The teams getting usable outputs from Content Agent treat it as infrastructure, not a chat box. That means a manually defined brand voice with three to five specific attributes, sample sentences that demonstrate the voice, explicit phrases and patterns to avoid, and prompt templates for each email type you run. A team that invests three hours in configuration gets drafts that need 20-minute edits. A team that skips configuration gets outputs requiring two-hour rewrites, which is worse than writing from scratch.

The boundary matters too. Use Content Agent for subject line variants, first-draft blog sections, and sequence copy variations. Don't use it for technical deep-dives, data-driven thought leadership, or executive POV pieces. Those require human context the model doesn't have, and editorial review should be mandatory before anything AI-generated publishes.

The Data Quality Part You Can't Skip

AI features amplify what's already in your CRM. Clean data produces better outputs; dirty data produces embarrassing ones. Six issues break Breeze features most often: duplicate contact records that fragment engagement history, empty company associations that block firmographic personalization, inconsistent lifecycle stages that prevent the scoring model from learning what a conversion looks like, missing deal associations that create training-data blind spots, unsubscribe clutter that skews engagement metrics, and outdated industry or employee fields that generate wrong personalization.
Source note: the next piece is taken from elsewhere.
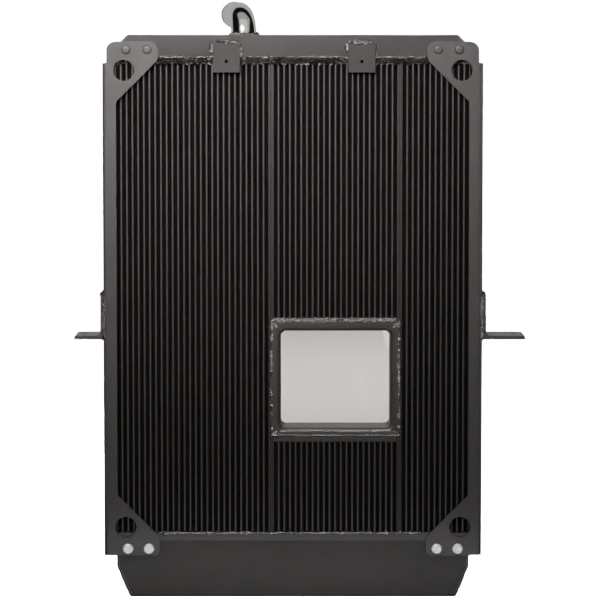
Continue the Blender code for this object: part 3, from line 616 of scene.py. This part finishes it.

A 90-Day Rollout That Actually Sticks

Days 1 to 14: data foundation. Audit, fix the top two data gaps, enable bulk enrichment, set up Brand Kit. Days 15 to 30: enable predictive scoring and let it train for two weeks while you build the enrichment and score-alert workflows. Days 31 to 45: configure Content Agent, build your first two AI-assisted sequences, enable the deal probability alert. Days 46 to 60: build the five dashboards that matter and establish baseline metrics. Days 61 to 90: activate the Prospecting Agent, add personalization variables, run A/B tests, and hold a 90-day ROI review.

The sequence exists for a reason. Data quality before AI features. Routing automations before content features. Reporting before advanced features. Teams that jump to the exciting stuff first consistently end up troubleshooting bad outputs instead of scaling good ones.

You cannot AI your way out of a data quality problem. Every hour spent fixing CRM hygiene is worth five hours of feature configuration.